I mean, at this point in my life what is Facebook anyway? I'm 30 and tipping into the +30 range (I feel a physical quiver just typing that) and all anyone's posts are just wedding pictures, baby pictures, funny meme's, or bitch sessions about something that I'm not around to experience. When I joined in 2005 I was just out of college and it still felt relevant, like, "Hey do you want to meet up tomorrow night?" or, "Here's a picture of the family reunion in case you missed it!". It was the transition from instant messaging (God, how old am I?) to a broader base of people that you may have moved a few hours away from. You know, back when text messaging still cost you money per character.

Over the years I've moved to different states and now I'm entire plane rides away from people that I used to hang out and socialize with. I had been toying with getting rid of the addictive FB but I didn't want to risk saying goodbye to people I might not otherwise talk to.

I'm 100% that everyone else feels the same way because, like everyone else, you've probably kept your Facebook for the same reason. "But I want to see so-and-so's new baby!" and "That skank in college who my boyfriend cheated on me with got super fat!" Admit it, not outwardly of course, but admit it to yourself. That's the exact reason "Facebook stalker" has become a household name. I'm guilty as charged.

Did you wrong me back in 2000 and now you have 3 kids and live in a trailer? I found you on Facebook and smiled. Did you just meet your boyfriend yesterday, get married, and found out you were pregnant 15 minutes ago when I've been dealing with infertility? I found you and I will stare daggers at you now.

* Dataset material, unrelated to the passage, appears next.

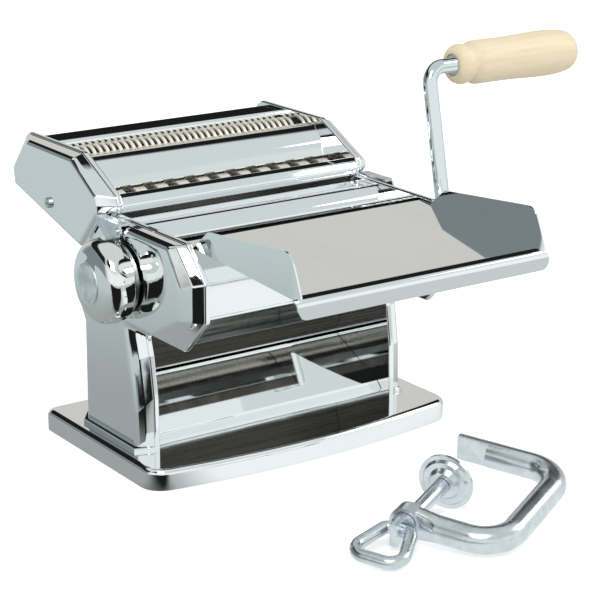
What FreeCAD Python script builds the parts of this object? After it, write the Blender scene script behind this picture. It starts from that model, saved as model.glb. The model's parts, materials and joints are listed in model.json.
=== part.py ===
import FreeCAD, Part
import math
import os
from FreeCAD import Matrix, Placement, Rotation, Vector

# A hand cranked pasta machine with a double cutter unit, a feed tray and a table clamp.
# Millimetres. X runs along the rollers, with the crank at +X and the knob at -X.
# Y runs from the feed tray at the front (-Y) to the cutter unit at the back (+Y). Z is up.
# The origin is the middle of the base's underside, on the surface that the machine stands on.

# Base pan
base_width = 191.0
base_front_y = -65.2
base_back_y = 49.0
base_height = 11.0
base_front_bow = 9.6
base_front_radius = 12.5
base_rear_radius = 7.0
base_edge_radius = 3.2
base_sheet = 1.0

# Side plates and side covers, measured outwards from the middle plane
plate_inner = 74.0
plate_thickness = 3.2
plate_reveal = 0.8
plate_edge_radius = 0.9
cover_edge_radius = 2.8
cover_depth = 9.3
cover_depth_right = 5.4
cover_draft_right = 2.2
cover_sheet = 1.0
plate_outer = plate_inner + plate_thickness
cover_outer = plate_outer + cover_depth
cover_outer_right = plate_outer + cover_depth_right

# Clearances
slip = 0.3
bore_clearance = 0.05

# Rollers
roller_diameter = 29.5
roller_gap = 0.5
roller_gap_travel = 2.2
roller_axis_height = 100.5
drive_roller_y = -53.5
roller_end_gap = 0.4
journal_left_diameter = 10.0
journal_right_diameter = 13.0
roller_spacing = roller_diameter + roller_gap
adjustable_roller_y = drive_roller_y + roller_spacing
roller_half_length = plate_inner - roller_end_gap

# Gears
gear_module = 1.5
pressure_angle = math.radians(20.0)
gear_face = 4.6
gear_backlash = 0.16
gear_inner = plate_outer + 1.5
roller_gear_teeth = round(roller_spacing / gear_module)

# Drive sockets
socket_diameter = 8.1
socket_depth = 24.0
socket_slot_width = 3.0
socket_slot_depth = 6.5
socket_end = cover_outer_right + 1.5

# Bushes
bush_wall = 3.0
bush_flange = 1.0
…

I've been a FB member since 2005 and I've never had one of those crazy, tell-all break downs that I so often hear about. The ones where you throw all your dirty laundry on the internet so that everyone knows but get pissed when someone judges you? Or passively-aggressively mention something that happened to you that only one person on your friends list knows because they are the one that did it to you and then the teeth and nails come out? Nope. Never happened.

Until 2 days ago.

Ok, in my defense, I'm medicated right now. I know. It's sad. But it's legit and I'm sticking to it. I called someone out-of-the-blue who I have never even spoken to over the phone EVER and the reaction was "Are you calling me to tell me your pregnant?!?!"

Ok. What-the-fuck-sauce.

The post that I later wrote wasn't aimed towards her, and I'm sure she knows that, but it was more of........errrrmmmm.....a notification that kids aren't happening so don't ask me so "I can avoid feeling like I've been hit in the chest by a train."

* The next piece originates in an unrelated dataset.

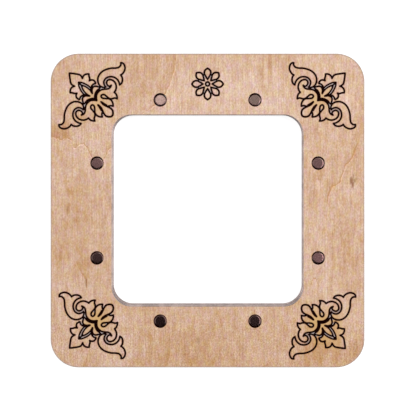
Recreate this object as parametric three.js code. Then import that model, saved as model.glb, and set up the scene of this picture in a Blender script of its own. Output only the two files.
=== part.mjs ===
// Magnetic embroidery frame: two square plywood frames that clamp cloth between them,
// each a laminate of three glued veneers with eight disc magnets set in through holes.
// Units are millimetres. The frame lies flat, +Z is up, and the origin is the centre of
// the underside. The upper frame lifts straight off the lower one along +Z.
import * as THREE from "three";

// Outline of each frame, seen from above
const OUTER_SIDE = 200;
const OUTER_CORNER_RADIUS = 18;
const OPENING_SIDE = 122;
const OPENING_CORNER_RADIUS = 12.5;

// Veneers of the plywood, from the table up
const BACK_VENEER_THICKNESS = 1.3;
const CORE_VENEER_THICKNESS = 1.4;
const FACE_VENEER_THICKNESS = 1.3;

// Disc magnets, and how they sit in the wood
const MAGNET_DIAMETER = 8;
const MAGNET_THICKNESS = 3;
const MAGNET_CHAMFER = 0.35;
const MAGNET_SIDE_CLEARANCE = 0.15; // glue film all round the disc
const MAGNET_SET_BACK = 0.2; // below the face that touches the cloth
const MAGNET_TO_OPENING = 9.5; // from a magnet's centre to the edge of the opening
const MAGNET_SPACING = 60.4; // between the two magnets of one rail
const MAGNETS_PER_RAIL = 2;

// Fineness of the round stretches
const CORNER_STEPS = 8; // to a quarter turn
const ROUND_STEPS = 24; // to a full turn, on magnets and their holes

// The four rails, by the turn that carries the north rail, the one at +Y, onto each
const RAIL_TURNS = { north: 0, west: Math.PI / 2, south: Math.PI, east: -Math.PI / 2 };

const birch = (colour) =>
  new THREE.MeshStandardMaterial({ color: colour, roughness: 0.62, metalness: 0 });

const MATERIALS = {
  faceVeneer: birch(0xd5b194),
  coreVeneer: birch(0xb99273),
  magnet: new THREE.MeshStandardMaterial({ color: 0x6d6461, roughness: 0.32, metalness: 1 }),
};

// The veneers of one frame, from its underside up
const LAYERS = [
  { layer: "back", thickness: BACK_VENEER_THICKNESS, material: MATERIALS.faceVeneer },
  { layer: "core", thickness: CORE_VENEER_THICKNESS, material: MATERIALS.coreVeneer },
  { layer: "face", thickness: FACE_VENEER_THICKNESS, material: MATERIALS.faceVeneer },
];
const FRAME_THICKNESS = LAYERS.reduce((sum, { thickness }) => sum + thickness, 0);

/** Traces a square with rounded corners, centred on the origin, onto a Shape or a Path. */
function traceRoundedSquare(path, side, radius) {
  const half = side / 2;
  const straight = half - radius;
  path.moveTo(straight, -half);
  path.absarc(straight, -straight, radius, -Math.PI / 2, 0);
  path.absarc(straight, straight, radius, 0, Math.PI / 2);
  path.absarc(-straight, straight, radius, Math.PI / 2, Math.PI);
  path.absarc(-straight, -straight, radius, Math.PI, 1.5 * Math.PI);
  path.closePath();
  return path;
}

/** Centres of the magnets of one frame, as { rail, number, x, y }. */
function magnetPlaces() {
  const distance = OPENING_SIDE / 2 + MAGNET_TO_OPENING;
  const places = [];
  for (const [rail, turn] of Object.entries(RAIL_TURNS)) {
    for (let i = 0; i < MAGNETS_PER_RAIL; i++) {
      const along = (i - (MAGNETS_PER_RAIL - 1) / 2) * MAGNET_SPACING;
      const centre = new THREE.Vector2(along, distance).rotateAround(new THREE.Vector2(), turn);
      places.push({ rail, number: i + 1, x: centre.x, y: centre.y });
    }
  }
  return places;
}

/** A magnet hole as a many-sided path whose flats keep the clearance from the disc. */
function magnetHole(x, y) {
  const toFlat = MAGNET_DIAMETER / 2 + MAGNET_SIDE_CLEARANCE;
  const toCorner = toFlat / Math.cos(Math.PI / ROUND_STEPS);
  const points = [];
  for (let i = 0; i < ROUND_STEPS; i++) {
    const angle = (2 * Math.PI * i) / ROUND_STEPS;
    points.push(new THREE.Vector2(x + toCorner * Math.cos(angle), y + toCorner * Math.sin(angle)));
  }
  return new THREE.Path(points);
}

/** Outline of a veneer: the rounded square, its opening and the magnet holes. */
function veneerOutline() {
  const outline = traceRoundedSquare(new THREE.Shape(), OUTER_SIDE, OUTER_CORNER_RADIUS);
  outline.holes.push(traceRoundedSquare(new THREE.Path(), OPENING_SIDE, OPENING_CORNER_RADIUS));
  for (const { x, y } of magnetPlaces()) {
    outline.holes.push(magnetHole(x, y));
  }
  return outline;
}

/** One veneer sheet, lying on z = 0 of its frame until it is placed. */
function makeVeneer(name, thickness, material) {
  const geometry = new THREE.ExtrudeGeometry(veneerOutline(), {
    depth: thickness,
    bevelEnabled: false,
    curveSegments: CORNER_STEPS,
  });
  const veneer = new THREE.Mesh(geometry, material);
  veneer.name = name;
  return veneer;
}

/** A chamfered disc magnet standing on z = 0. */
function makeMagnet(name) {
  const radius = MAGNET_DIAMETER / 2;
  const profile = [
    new THREE.Vector2(0, 0),
    new THREE.Vector2(radius - MAGNET_CHAMFER, 0),
    new THREE.Vector2(radius, MAGNET_CHAMFER),
    new THREE.Vector2(radius, MAGNET_THICKNESS - MAGNET_CHAMFER),
    new THREE.Vector2(radius - MAGNET_CHAMFER, MAGNET_THICKNESS),
    new THREE.Vector2(0, MAGNET_THICKNESS),
  ];
  const geometry = new THREE.LatheGeometry(profile, ROUND_STEPS);
  geometry.rotateX(Math.PI / 2); // the lathe's own axis is Y
  const magnet = new THREE.Mesh(geometry, MATERIALS.magnet);
  magnet.name = name;
  return magnet;
}

/** A whole frame: its veneers, and magnets whose undersides lie at magnetBase. */
function makeFrame(side, magnetBase) {
  const frame = new THREE.Group();
  let top = 0;
  for (const { layer, thickness, material } of LAYERS) {
    const veneer = makeVeneer(`${side}_${layer}_veneer`, thickness, material);
    veneer.position.z = top;
    frame.add(veneer);
    top += thickness;
  }
  for (const { rail, number, x, y } of magnetPlaces()) {
    const magnet = makeMagnet(`${side}_magnet_${rail}_${number}`);
    magnet.position.set(x, y, magnetBase);
    frame.add(magnet);
  }
  return frame;
}

// The lower frame's magnets sit just under its top face, and the upper frame's just above
// its underside, so that each pair is parted only by the cloth and the two set-backs.
const lowerFrame = makeFrame("lower", FRAME_THICKNESS - MAGNET_SET_BACK - MAGNET_THICKNESS);
const upperFrame = makeFrame("upper", MAGNET_SET_BACK);
upperFrame.position.z = FRAME_THICKNESS;

const embroideryFrame = new THREE.Group();
embroideryFrame.add(lowerFrame, upperFrame);

export default embroideryFrame;
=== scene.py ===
"""Dresses the magnetic embroidery frame: birch plywood rings, engraving and disc magnets."""

import math

import bmesh
import bpy
import numpy as np
from bpy.props import FloatProperty, FloatVectorProperty, IntProperty, PointerProperty
from mathutils import Color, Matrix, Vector
from mathutils.geometry import delaunay_2d_cdt


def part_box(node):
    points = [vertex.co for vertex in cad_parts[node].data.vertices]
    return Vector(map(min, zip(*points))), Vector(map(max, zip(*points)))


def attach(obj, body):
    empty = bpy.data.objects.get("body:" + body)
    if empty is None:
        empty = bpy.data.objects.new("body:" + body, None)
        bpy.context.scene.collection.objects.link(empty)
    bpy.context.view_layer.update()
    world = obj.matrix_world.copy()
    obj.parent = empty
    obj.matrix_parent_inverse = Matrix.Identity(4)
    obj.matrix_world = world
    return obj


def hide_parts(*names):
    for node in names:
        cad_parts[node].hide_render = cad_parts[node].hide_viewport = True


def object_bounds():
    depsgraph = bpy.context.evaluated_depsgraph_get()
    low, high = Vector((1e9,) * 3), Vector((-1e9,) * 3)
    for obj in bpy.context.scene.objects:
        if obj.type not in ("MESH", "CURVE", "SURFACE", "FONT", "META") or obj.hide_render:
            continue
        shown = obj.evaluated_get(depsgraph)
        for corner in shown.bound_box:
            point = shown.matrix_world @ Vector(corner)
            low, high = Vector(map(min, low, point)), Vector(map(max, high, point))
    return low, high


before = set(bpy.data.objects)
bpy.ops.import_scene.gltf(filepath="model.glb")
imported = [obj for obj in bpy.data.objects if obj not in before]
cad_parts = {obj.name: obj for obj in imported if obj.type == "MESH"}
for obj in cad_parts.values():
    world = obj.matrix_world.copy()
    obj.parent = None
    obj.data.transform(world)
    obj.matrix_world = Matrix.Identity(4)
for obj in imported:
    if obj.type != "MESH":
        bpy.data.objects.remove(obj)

bl_info = {
    "name": "Magnetic embroidery frame",
    "version": (1, 0, 0),
    "blender": (4, 5, 0),
    "location": "View3D > Sidebar > Embroidery",
    "description": "Builds two engraved plywood rings that disc magnets hold together",
    "category": "Object",
}

CAD_LOW, CAD_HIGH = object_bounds()
MM = 0.001
OUTER_SIDE = CAD_HIGH.x - CAD_LOW.x
TOP = CAD_HIGH.z
RING_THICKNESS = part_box("lower_face_veneer")[1].z
CORE_LOW, CORE_HIGH = (corner.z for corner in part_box("lower_core_veneer"))
SIDES = ("lower", "upper")
RAILS = ("north", "west", "south", "east")


# Sizes and colours that a user would change


def length(name, description, millimetres):
    """A length that a user may set, by its value in millimetres."""
    return FloatProperty(
        name=name, description=description, default=millimetres * MM, unit="LENGTH"
    )


def colour(name, description, *shown):
    """A colour that a user may set, by its values on a screen, 0 to 255."""
    linear = Color([value / 255 for value in shown]).from_srgb_to_scene_linear()
    return FloatVectorProperty(
        name=name, description=description, default=tuple(linear), subtype="COLOR"
    )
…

A wave of comments came. And I hardly ever get comments since most of my posts are meme-based. So I kiiiiiiiiiinda felt mortified. Also, I had been going through my browser history to find a specific website I had gone to that I needed to reuse again. TWO WEEKS worth of searching and all I saw were blue logos everywhere saying that I had been on Facebook this many times and I had searched 100 times the profiles of these people.

I sat at my computer, drugged up of course, confused and upset. So THIS is how I spend my time??? My precious, valuable time?! I could have been approved as an astronaut in flight hours with as many hours as I had spent on Facebook!

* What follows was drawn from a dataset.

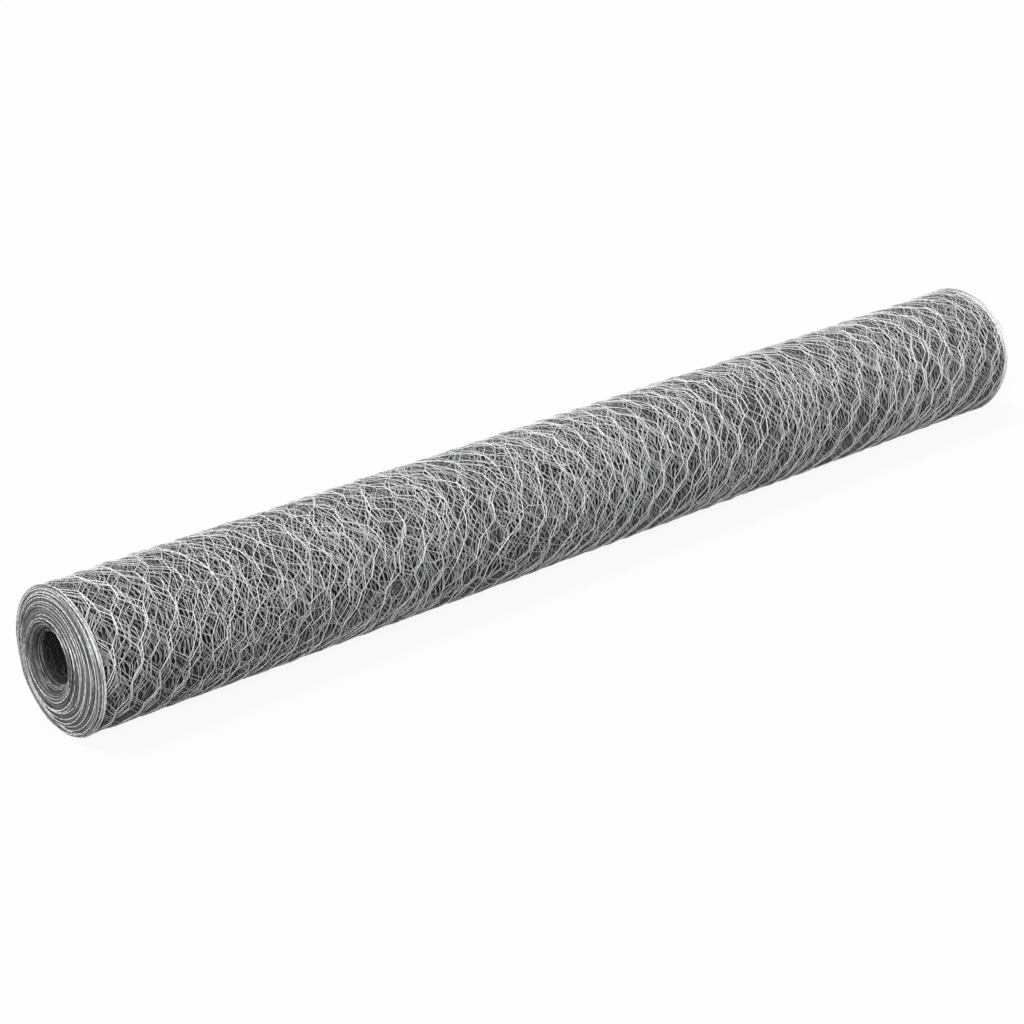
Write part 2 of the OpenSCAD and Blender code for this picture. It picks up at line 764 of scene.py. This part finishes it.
def new_material(name: str) -> tuple[bpy.types.Material, ShaderTree, bpy.types.Node]:
    """Starts a material.

    Args:
        name: its name.

    Returns:
        The material, its tree and its Principled shader.
    """
    material = bpy.data.materials.new(name)
    material.use_nodes = True
    return material, ShaderTree(material.node_tree), material.node_tree.nodes["Principled BSDF"]


@dataclass(frozen=True)
class Galvanised:
    """Dull hot-dipped zinc on drawn wire, with painted shade that darkens it the deeper it lies in the
    roll.
    """

    name: str = "galvanised_wire"
    light: Colour = (0.86, 0.863, 0.87)
    dark: Colour = (0.56, 0.565, 0.575)
    wire_share: float = 0.35
    patch_scale: float = 160.0
    patch_detail: float = 3.0
    # Share of the colour that the painted shade leaves at the deepest turn.
    deepest_painted_shade: float = 0.06
    shallow_turns: float = 0.5
    deep_turns: float = 28.0
    metallic: float = 0.15
    specular: float = 0.2
    smoothest: float = 0.35
    roughest: float = 0.55

    def make(self) -> bpy.types.Material:
        """Builds the material, which reads each wire's tone and its depth, by which it paints shade.

        Returns:
            The material.
        """
        material, tree, shader = new_material(self.name)
        place = tree.add("TexCoord", "Object")
        patching = {"Vector": place, "Scale": self.patch_scale, "Detail": self.patch_detail}
        patches = tree.add("TexNoise", "Fac", patching)
        tone = tree.add("Attribute", "Fac", attribute_name="tone")
        mixed = tree.math("MULTIPLY_ADD", tone, self.wire_share, patches)
        zinc = tree.mix(mixed, self.dark, self.light)
        # Painted shade: the colour loses the same share with each turn of depth.
        depth = tree.add("Attribute", "Fac", attribute_name="depth")
        range_of_depth = {"Value": depth, "From Min": self.shallow_turns, "From Max": self.deep_turns}
        painted_depth_shade = tree.math("POWER", self.deepest_painted_shade, tree.add("MapRange", "Result", range_of_depth))
        colour = tree.add("VectorMath", "Vector", operation="SCALE", inputs={0: zinc, "Scale": painted_depth_shade})
        range_of_finish = {"Value": patches, "To Min": self.smoothest, "To Max": self.roughest}
        roughness = tree.add("MapRange", "Result", range_of_finish)
        constants = {"Metallic": self.metallic, "Specular IOR Level": self.specular}
        tree.feed(shader, {**constants, "Base Color": colour, "Roughness": roughness})
        return material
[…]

So I Google'd where to locate the deactivate button (since I never assumed that I would require that knowledge). And click it was gone.

In the few days since I left I haven't felt all that bad, really. I'm curious sometimes. Like someone who has a mild addiction to something stupid like a video game and you miss the memory of it. But overall, I've felt happier. I  don't have baby pictures shoved in my face. I don't have bad tendencies to dig up old grudges and relish in their dismay or feel like crap if I find that they are more well-off than I am.

I'm ok with being a little more old-fashioned. If they've kept my number and really care about how I'm doing, they can feel free to give me a call. Send me picture messages. Meet up with me and let's go to the movies. Otherwise, I wasn't really friends enough with them in the first place to need to know how their life is going.